Upon his return, said LeStrange, who served 22 years with the Scotch Plains police force and three as a Westfield police officer, he talked about the incident with his supervisor at the time.

“If it was so upsetting when it happened, why wasn’t there ever an investigation then?” LeStrange said. His superiors at the police department “knew I did nothing wrong. It wasn’t an issue back then. It’s only an issue now because I’m running for office.”

Indeed, LeStrange’s opponents think it is very much an issue and have been saying so ever since the incident became public during local media coverage of an unrelated discrimination lawsuit against the town. During depositions relating to the suit, LeStrange testified he had attended a Good Ole Boys Roundup, the annual three-day, whites-only event in Tennessee whose racist antics prompted an investigation by the Justice Department.

“Just the name would steer most people away,” said Rich Duthie, who currently sits on the Scotch Plains Zoning Board and is running for council on the Republican ticket. “Doesn’t that go toward judgment? When you see things that aren’t appropriate — it’s time to leave. As a future leader you should realize you’re uncomfortable and leave.… I think I’d be gone the minute I got there.”

Duthie’s Republican running mates already sit on the council — Carolyn Sorge and Nancy Malool. Kevin Glover and Jeff Strauss are LeStrange’s Democratic running mates.

Scotch Plains Mayor Martin Marks, who is Jewish, said he sat in on some of the depositions in the lawsuit and read some but not all of the transcripts.

“Someone said to me, ‘You know, mayor, you ought to read this deposition,’ and I read it,” Marks, a Republican, said. “This really stuck out at me and I did some of my own research” about the Roundups.

In the 1990s the Good Ole Boys Roundup was essentially a giant fraternity-type party for law enforcement officers held in Tennessee, according to the Anti-Defamation League’s fact-finding director, Mark Pitcavage. It wasn’t billed as a racist event, but there were attendees who put on skits, made jokes, and put up signs that were racist, anti-Semitic, or “in bad taste.” A formal DOJ investigation revealed “ample evidence of shocking racist, licentious, and puerile behavior by attendees occurring in various years” and criticized the law enforcement officers and federal agents who attended. The last roundup was held in 1996.

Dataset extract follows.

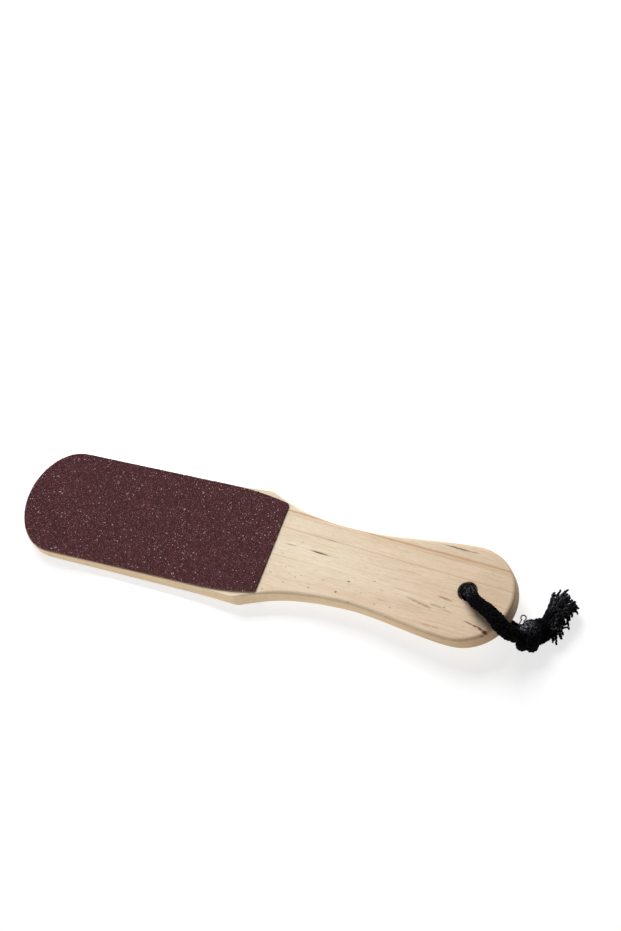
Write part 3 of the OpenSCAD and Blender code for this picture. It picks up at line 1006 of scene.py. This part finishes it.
def birch():
    """Sanded birch, with its grain in millimetres along the board."""
    finish, tree, place = new_finish("sanded_birch")
    board = node(tree, "ShaderNodeMapping", PLACED, {
        "Vector": place.outputs["Object"],
        "Location": (-laid_length / 2 * MM, 0, lift * MM),
        "Rotation": (0, -taper_angle, 0),
        "Scale": (MM, MM, MM),
    })
    flow = node(tree, "ShaderNodeMapping", PLACED, {
        "Vector": board, "Rotation": (0.25, 0, math.radians(-3.4)),
    })
    slowly = node(tree, "ShaderNodeMapping", {}, {"Vector": flow, "Scale": (0.012, 0.05, 0.05)})
    wander = node(tree, "ShaderNodeTexNoise", {}, {"Vector": slowly, "Scale": 1.0, "Detail": 2.0})
    moved = node(tree, "ShaderNodeVectorMath", {"operation": "MULTIPLY_ADD"}, {
        0: wander.outputs["Color"], 1: (0, 4, 4), 2: flow,
    })
    # Four grains of different size, each given in turns per millimetre along, across and through the board:
    # bands of growth 8 mm wide, streaks 1 mm wide and 20 mm long, fibres 0.3 mm wide and dark dashes. Real
    # fibres are thinner than a hair, so they are drawn coarser, or they wouldn't show. Then each has where it
    # starts and is full, how strong it gets, and its colour.
    layers = [
        ("bands", (0.008, 0.12, 0.12), 0.36, 0.64, 0.7, "#e0cbae"),
        ("streaks", (0.05, 1.0, 1.0), 0.46, 0.74, 0.45, "#cdb394"),
        ("fibres", (0.3, 3.2, 3.2), 0.5, 0.75, 0.42, "#b39a7b"),
        ("dashes", (0.3, 2.2, 2.2), 0.66, 0.74, 0.5, "#93795a"),
    ]
    grain = {}
    colour = linear("#ead9c0")
    for name, turns, low, high, strength, shade in layers:
        stretched = node(tree, "ShaderNodeMapping", {}, {"Vector": moved, "Scale": turns})
        colour, _, grain[name] = patchy(
            tree, stretched, {"Scale": 1.0, "Detail": 3.0, "Roughness": 0.55},
            low, high, strength, colour, shade)
    # Where the surface faces sideways, on the sawn sides, its colour is made warmer and a little darker.
    facing = node(tree, "ShaderNodeSeparateXYZ", {}, {0: place.outputs["Normal"]})
    level = node(tree, "ShaderNodeMath", {"operation": "ABSOLUTE"}, {0: facing.outputs[2]})
    sawn = node(tree, "ShaderNodeMapRange", SMOOTH, {
        "Value": level, "From Min": 0.3, "From Max": 0.95, "To Min": 1.0, "To Max": 0.0,
    })
    # Painted shade: the handle is made darker towards its end, and its sides there the most, as the light
    # falls off away from the blade.
    axis = node(tree, "ShaderNodeSeparateXYZ", {}, {0: board})
    handle_end_shade = node(tree, "ShaderNodeMapRange", SMOOTH, {
        "Value": axis.outputs[0], "From Min": 150, "From Max": 270,
    })
    far_end = node(tree, "ShaderNodeMapRange", SMOOTH, {
        "Value": axis.outputs[0], "From Min": 204, "From Max": 240,
    })
    far_end_side_shade = node(tree, "ShaderNodeMath", {"operation": "MULTIPLY"}, {0: far_end, 1: sawn})
    # The warmer sides follow only which way the surface faces; the darker end of the handle and its darker
    # sides there are painted shade.
    for share, tint in ((sawn, "#fff4e2"), (handle_end_shade, "#ebe2da"), (far_end_side_shade, "#f0f0ea")):
        colour = node(tree, "ShaderNodeMix", MULTIPLIED, {
            0: share, 6: colour, 7: linear(tint),
        }).outputs[2]
    for x, y, tilt, wide, strength in growth_lines:
        line = node(tree, "ShaderNodeMapping", PLACED, {
            "Vector": board, "Location": (x, y, 0), "Rotation": (0.35, 0, math.radians(tilt)),
        })
        apart = node(tree, "ShaderNodeSeparateXYZ", {}, {0: line})
        wavy = node(tree, "ShaderNodeMath", {"operation": "MULTIPLY_ADD"}, {
            0: wander.outputs["Fac"], 1: 1.6, 2: apart.outputs[1],
        })
        off = node(tree, "ShaderNodeMath", {"operation": "SUBTRACT"}, {0: wavy, 1: 0.8})
        distance = node(tree, "ShaderNodeMath", {"operation": "ABSOLUTE"}, {0: off})
        shown = node(tree, "ShaderNodeMapRange", {}, {
            "Value": distance, "From Min": wide * 0.3, "From Max": wide * 1.8,
            "To Min": strength * 0.7, "To Max": 0.0,
        })
        colour = node(tree, "ShaderNodeMix", MIXED, {
            0: shown, 6: colour, 7: linear("#b98a5b"),
        }).outputs[2]
    # Marks are ragged, because the fibres cross their edges.
    rough_edge = node(tree, "ShaderNodeTexNoise", {}, {"Vector": board, "Scale": 1.3, "Detail": 2.0})
    ragged = node(tree, "ShaderNodeVectorMath", {"operation": "MULTIPLY_ADD"}, {
        0: rough_edge.outputs["Color"], 1: (1.2, 0.5, 0), 2: board,
    })
    centred = node(tree, "ShaderNodeVectorMath", {"operation": "SUBTRACT"}, {
        0: ragged, 1: (0.6, 0.25, 0),
    })
    for marks, depth, shade in kinds_of_mark:
        mask = marks_mask(tree, centred, marks, depth)
        colour = node(tree, "ShaderNodeMix", MIXED, {0: mask, 6: colour, 7: linear(shade)}).outputs[2]
    polish = node(tree, "ShaderNodeMapRange", {}, {
        "Value": grain["streaks"], "From Min": 0.3, "From Max": 0.7, "To Min": 0.52, "To Max": 0.68,
    })
    grooves = node(tree, "ShaderNodeMath", {"operation": "ADD"}, {0: grain["streaks"], 1: grain["fibres"]})
    relief = node(tree, "ShaderNodeBump", {}, {"Height": grooves, "Strength": 0.25, "Distance": 0.1 * MM})
    return shaded(finish, {
        "Base Color": colour, "Roughness": polish, "Normal": relief,
        "IOR": 1.5, "Specular IOR Level": 0.3,
    })


paddle.data.materials.append(birch())

# %% [markdown]
# ### Abrasive grains in resin
#
# The grains are brown fused alumina, a dark glassy mineral, in a maroon resin. Most grains are as dark as the
# resin and some are paler. A very few are nearly white: these are painted glints, grains coloured as if they
# caught the light. Each grain carries its own shade, which was stored when it was set out, and the bed
# between them has the shade 0.

# %% Grit


def alumina(name, shades):
    """Grains of different shades in resin. Each shade: where it starts, where it is full, its colour."""
    finish, tree, place = new_finish(name)
    shade = node(tree, "ShaderNodeAttribute", {"attribute_name": "grain_shade"})
    colour = linear("#4a2226")
    for start, end, grain_colour in shades:
        shown = node(tree, "ShaderNodeMapRange", {}, {
            "Value": shade.outputs["Fac"], "From Min": start, "From Max": end,
        })
        colour = node(tree, "ShaderNodeMix", MIXED, {
            0: shown, 6: colour, 7: linear(grain_colour),
        }).outputs[2]
    colour, _, _ = patchy(
        tree, place.outputs["Object"], {"Scale": 560.0, "Detail": 3.0},
        0.42, 0.6, 0.5, colour, "#a08c8e", MULTIPLIED)
    gloss = node(tree, "ShaderNodeMapRange", {}, {
        "Value": shade.outputs["Fac"], "From Min": 0.3, "From Max": 1.0, "To Min": 0.65, "To Max": 0.3,
    })
    return shaded(finish, {
        "Base Color": colour, "Roughness": gloss, "IOR": 1.5, "Specular IOR Level": 0.12,
    })


# Each row: the shade from which a colour starts to show, the shade at which it is full, and the colour.
# The nearly white rows are painted glints.
coarse_shades = [
    (0.02, 0.04, "#452122"), (0.2, 0.8, "#ac7b7d"), (0.85, 0.95, "#b99596"),
    (pale_share, pale_share + 0.004, "#cdb3b2"), (0.985, 0.987, "#dccac8"), (0.996, 0.997, "#f0e4e0"),
]
# Its last row is a painted glint.
fine_shades = [
    (0.02, 0.04, "#462023"), (0.2, 0.9, "#996567"), (0.96, 0.964, "#b59392"), (0.995, 0.996, "#e8d8d4"),
]
front_coat.data.materials.append(alumina("coarse_fused_alumina", coarse_shades))
rear_coat.data.materials.append(alumina("fine_fused_alumina", fine_shades))

# %% [markdown]
# ### Backing paper and glue
#
# Only the cut edges of the paper and of the glue show, as two thin lines. The paper is heavy, soaked with
# brown resin, and its cut edge is fibrous. The glue is a yellowish film, thicker in some places.

# %% Paper and glue


def backing_paper():
    """Heavy paper soaked with resin, with its plies showing at the cut."""
    finish, tree, place = new_finish("resin_soaked_paper")
    plies = node(tree, "ShaderNodeMapping", {}, {
        "Vector": place.outputs["Object"], "Scale": (900, 900, 6000),
    })
    colour, _, fibres = patchy(
        tree, plies, {"Scale": 1.0, "Detail": 4.0}, 0.35, 0.65, 1.0, linear("#33201c"), "#4c3029")
    relief = node(tree, "ShaderNodeBump", {}, {"Height": fibres, "Strength": 0.4, "Distance": 0.05 * MM})
    return shaded(finish, {"Base Color": colour, "Normal": relief, "Roughness": 0.85})


def dried_glue():
    """A yellowish film of glue, thicker in some places."""
    finish, tree, place = new_finish("dried_wood_glue")
    colour, thick, _ = patchy(
        tree, place.outputs["Object"], {"Scale": 300.0, "Detail": 2.0},
        0.4, 0.6, 1.0, linear("#d9c39a"), "#c2a676")
    gloss = node(tree, "ShaderNodeMapRange", {}, {"Value": thick, "To Min": 0.5, "To Max": 0.3})
    return shaded(finish, {"Base Color": colour, "Roughness": gloss})


paper = backing_paper()
glue = dried_glue()
for cad_name, finish in (
    ("front_backing", paper), ("rear_backing", paper), ("front_adhesive", glue), ("rear_adhesive", glue),
):
    cad_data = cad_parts[cad_name].data
    cad_data.materials.clear()
    cad_data.materials.append(finish)
print("Paper and glue are on their CAD layers")

# %% [markdown]
# ### Black cotton
#
# Dyed cotton is matt and takes the light softly at its edges, because short fibres stand out from the yarn.
# The sheen of the shader does that, but only a little of it, or the black would turn grey. Grey patches lie
# on the top of the knot, on the cut ends and where the cord comes out of the hole. They are partly lint and
# dust, and partly painted sheen where the light catches these tops of the cord. Each patch is a soft ball
# round a place.

# %% Cotton
# Each patch: its middle and its radius in millimetres, and its strength.
dust_and_sheen_patches = [
    ((137.2, -7.2, 14.6), 5.8, 1.0), ((148, 9, 9), 11, 0.3), ((150, -3.4, 9.5), 4.4, 0.65),
    ((142, -9, 14), 4, 0.25), ((110, -2, 24.5), 5, 0.3),
]


def black_cotton():
    """Black cotton with patches of lint and dust and of painted sheen."""
    finish, tree, place = new_finish("black_cotton")
    colour, fluffy, fuzz = patchy(
        tree, place.outputs["Object"], {"Scale": 900.0, "Detail": 3.0},
        0.42, 0.72, 1.0, linear("#060607"), "#120f12")
    # Each patch greys the black: partly lint and dust, partly painted sheen where the light catches the tops
    # of the cord.
    for middle, radius, strength in dust_and_sheen_patches:
        away = node(tree, "ShaderNodeVectorMath", {"operation": "DISTANCE"}, {
            0: place.outputs["Object"], 1: tuple(Vector(middle) * MM),
        })
        patch_strength = node(tree, "ShaderNodeMapRange", SMOOTH, {
            "Value": away.outputs["Value"], "From Min": radius * 0.2 * MM, "From Max": radius * MM,
            "To Min": strength, "To Max": 0.0,
        })
        dust_and_sheen = node(tree, "ShaderNodeMath", {"operation": "MULTIPLY"}, {0: patch_strength, 1: fluffy})
        colour = node(tree, "ShaderNodeMix", MIXED, {
            0: dust_and_sheen, 6: colour, 7: linear("#94959e"),
        }).outputs[2]
    relief = node(tree, "ShaderNodeBump", {}, {"Height": fuzz, "Strength": 0.6, "Distance": 0.15 * MM})
    return shaded(finish, {
        "Base Color": colour, "Normal": relief, "Roughness": 0.9, "Specular IOR Level": 0.03,
        "Sheen Weight": 0.025, "Sheen Roughness": 0.5, "Sheen Tint": linear("#b9bcd0"),
    })


cotton = black_cotton()
for piece in (cord_loop, cord_knot, long_tail, short_tail, cord_lint):
    piece.data.materials.append(cotton)

# %% [markdown]
# ## The studio
#
# The photograph was taken on a glossy white table that is itself lit, under one broad soft light from behind
# and to the left. So the rounded lower edges, which face the dark side of the room, are the darkest lines of
# the wood, and its side wall is lit by the table. The room is dim, and the table glows a little. A second,
# low light at the left front makes the side wall lighter towards the tip of the blade, as it is in the
# photograph.

# %% Floor
floor_half_size = 3


def lit_table():
    """Glossy white acrylic with light behind it. It is faintly milky, which the eye hardly sees."""
    finish, tree, place = new_finish("lit_white_table")
    milky, _, _ = patchy(
        tree, place.outputs["Object"], {"Scale": 2.0}, 0.0, 1.0, 1.0, linear("#989898"), "#9c9c9c")
    return shaded(finish, {
        "Base Color": milky, "Roughness": 0.12, "IOR": 1.6,
        "Emission Color": WHITE, "Emission Strength": 0.74,
    })


tabletop = bmesh.new()
bmesh.ops.create_grid(tabletop, x_segments=1, y_segments=1, size=floor_half_size)
floor = add_shape("floor", tabletop)
floor.data.materials.append(lit_table())

# %% Lights
room_light = 0.1

world = bpy.data.worlds.new("studio")
world.use_nodes = True
background = world.node_tree.nodes["Background"]
background.inputs["Color"].default_value = WHITE
background.inputs["Strength"].default_value = room_light
bpy.context.scene.world = world
bpy.context.scene.view_settings.view_transform = "Standard"


def softbox(name, place, width, watts):
    """A square light that stands at a place and points at the middle of the object."""
    data = bpy.data.lights.new(name, "AREA")
    data.size = width
    data.energy = watts
    lamp = add_object(name, data)
    lamp.location = place
    lamp.rotation_euler = pointing(place, (0, 0, 0)).to_euler()


softbox("key_light", (-0.75, 1.3, 1.6), width=1.2, watts=61)
softbox("front_light", (-1.2, -1.8, 0.35), width=0.6, watts=16)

“We would not assume someone was racist or anti-Semitic just because they went to one Good Ole Boys Roundup,” Pitcavage said, explaining he couldn’t comment on the specifics in the Scotch Plains situation. “There’s nothing about the situation that raises alarms.”
LeStrange said he never went to another Roundup.

“It wasn’t my style,” he said.

The Democrats have linked their Web page to LeStrange’s deposition to answer any questions voters may have.

LeStrange, for his part, said the whole situation makes him “feel terrible.”

Is he a bigot? Is he anti-Semitic?

“Of course not,” he adamantly replied when asked by a reporter. “I wasn’t even involved in the lawsuit; I just had to testify because I was on the desk that night.”

Still, Marks, who has worked with Republicans and Democrats over the years, said if LeStrange wins, the idea of working with him “bothers me.”

“As a mayor I’m embarrassed for the town, and as a Jewish resident this raises deep concern,” Marks said. “I don’t want someone who went to what amounts to a Ku Klux Klan meeting for police representing me. I’m nauseated. If this fellow is elected, I’ll have to serve with him and that bothers me.”

Meanwhile, Duthie said, he and fellow Republicans aren’t focusing on LeStrange’s actions but on their campaign. “The real issues I’m focusing on are refurbishment of the ball fields and building a senior center — things that matter to families that live here,” Duthie said. When pressed about LeStrange, Duthie added, “I feel bad for him and his family. He’s got a lot of explaining to do. This certainly is a blemish.”

The Democrats charge the issue is a smear campaign by Republicans intending to deflect criticism on issues such as the town’s rising property taxes. They say despite all of the promises of the incumbent Republicans to stabilize taxes in the last election, Scotch Plains had its highest municipal tax increase in history in their first year in office, 16.9 percent over the prior year. The municipal tax has gone up over 31 percent since the Republicans were elected four years ago, according to Democratic campaign chair Dick Samuel.

Samuel, who is Jewish and a former president of the YM-YWHA of Union County in Union, said anti-Semitism was thrown into the erroneous charges against LeStrange because of skits performed at a Roundup in 1996. No one ever accused LeStrange of anti-Semitism, Samuel said.

“It’s like when somebody says you’re beating your wife,” Samuel said of LeStrange’s having to defend himself against bogus rumors. “I’ve known Neal eight years and I believe him.”

Samuel said he’s tried to counter rumors that he had heard about LeStrange’s Roundup attendance, as well as allegations of anti-Semitic and racist comments by the candidate, before the depositions became public.

The Democrats also issued a press release to quash rumors and turn the campaign’s focus back on taxes and other issues.

The Republicans, says the press release, “resorted to their usual bag of tricks; they turned nasty. One of the Democratic candidates was hit with a false and vicious slander. Desperation brought out the worst in them. But not once did the Republicans challenge the issues identified by the Democrats.”